Like breaking rocks.
Thirty minutes a day of actual writing should be my sentence.
Oh, and, running every day to get ready for the “you know what” up in “you know where.”
Only now I’ll have to come up with a storyline for my writing.
Say, wait, Stephen King says he doesn’t like having a plot. He simply puts characters into situations and let’s them go wherever it takes them.
Whew! This works for me.
Most of my essays are plot-less and my characters, namely me, are in “dire situations” all the time.
Just like with this piece or just like what’s about to unfold in a month.
And, just like Stephen King says, I’m not sure where it is taking me, either.
In fact, working my way out of this predicament (and the disaster impending) is precisely why magic beans could be so handy. I need an incredible “deux ex machina” ending. Like in an old Greek tragedy, a hand-cranked, wooden crane can slowly lift me up and swing me behind a tiny white cardboard cloud we all know to be Athens, and, all the while, a large male choir standing at the finish line in running shoes, just like at the very first marathon, can fill the amphitheater with some Euripides version of Beethoven.
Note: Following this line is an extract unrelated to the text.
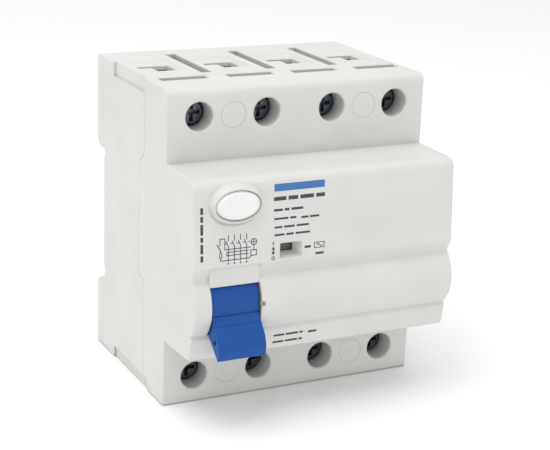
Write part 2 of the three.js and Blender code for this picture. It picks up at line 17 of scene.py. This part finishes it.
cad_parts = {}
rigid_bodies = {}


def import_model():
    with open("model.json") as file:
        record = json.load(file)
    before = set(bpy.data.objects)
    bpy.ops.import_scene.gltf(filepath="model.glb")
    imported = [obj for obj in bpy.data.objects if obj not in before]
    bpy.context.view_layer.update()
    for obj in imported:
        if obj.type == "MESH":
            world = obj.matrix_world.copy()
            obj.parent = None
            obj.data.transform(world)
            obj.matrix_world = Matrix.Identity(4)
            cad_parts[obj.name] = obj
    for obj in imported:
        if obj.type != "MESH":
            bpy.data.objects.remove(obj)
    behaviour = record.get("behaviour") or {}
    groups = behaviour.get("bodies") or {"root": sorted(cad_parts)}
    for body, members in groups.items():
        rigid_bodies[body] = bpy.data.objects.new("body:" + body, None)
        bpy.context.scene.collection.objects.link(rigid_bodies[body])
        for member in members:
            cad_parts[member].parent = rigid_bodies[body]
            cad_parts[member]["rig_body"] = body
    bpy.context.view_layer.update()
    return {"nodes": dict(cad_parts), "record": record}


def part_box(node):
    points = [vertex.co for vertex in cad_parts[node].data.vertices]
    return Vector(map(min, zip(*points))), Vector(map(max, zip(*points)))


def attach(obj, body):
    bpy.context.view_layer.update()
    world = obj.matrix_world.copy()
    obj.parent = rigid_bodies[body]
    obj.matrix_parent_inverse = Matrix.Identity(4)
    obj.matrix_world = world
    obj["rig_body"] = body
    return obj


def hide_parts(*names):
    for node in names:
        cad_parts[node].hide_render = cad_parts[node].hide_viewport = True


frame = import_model()
nodes = frame["nodes"]

MM = 0.001
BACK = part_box("rear_base")[1].y         # Y of the back of the casing, in metres
FRONT = ((65.3, 63.5), (66.7, 42.0))    # depth and height of the leaning front's top and foot
STRIP = ((65.7, 24.0), (64.6, 18.5))    # and of the strip below the band
FRONT_STARTS = (54, 58)                 # depths over which the raised front begins

slots = {part["node"]: part["material_slot"] for part in frame["record"]["subparts"]}


# ---- camera, floor and light, all in metres ----


def add_camera():
    """The camera stands to the left of the device and a little above it, with a slight roll."""
    azimuth, elevation, roll = radians(-27.109), radians(17.431), radians(2.254)
    forward = Vector((-sin(azimuth) * cos(elevation), cos(azimuth) * cos(elevation), -sin(elevation)))
    level = Vector((cos(azimuth), sin(azimuth), 0))
    upright = level.cross(forward)
    right = level * cos(roll) + upright * sin(roll)
    up = upright * cos(roll) - level * sin(roll)
    turn = Matrix((right, up, -forward)).transposed()
    data = bpy.data.cameras.new("camera")
    data.sensor_width = 36
    data.lens = 94.35
    data.shift_x = -0.0079
    data.shift_y = 0.0080
    data.clip_start = 0.05
    data.clip_end = 20
    camera = bpy.data.objects.new("camera", data)
    camera.matrix_world = Matrix.Translation((-0.16431, -0.32473, 0.15400)) @ turn.to_4x4()
    bpy.context.scene.collection.objects.link(camera)
    bpy.context.scene.camera = camera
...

Suddenly, I feel as one with Stephen King, and, just like Stephen King says —
I have to get serious.
Tomorrow I get serious.
My 500-word opus begins tomorrow.
Today is practice. Today I practice what it means to be disciplined.
Maybe I need to move my practice to a less “addictive” more “serious” place.
But NO, here I sit at my kitchen counter, disciplining myself to write, write, write…
And, that means: focus, focus, focus….
Say, wait, I actually haven’t read the chapter on ‘being focused.’
Jeez, Stephen King, just like you said, this writing business is harder than it seems.
Maybe, I should go running, or, rather … maybe, that too!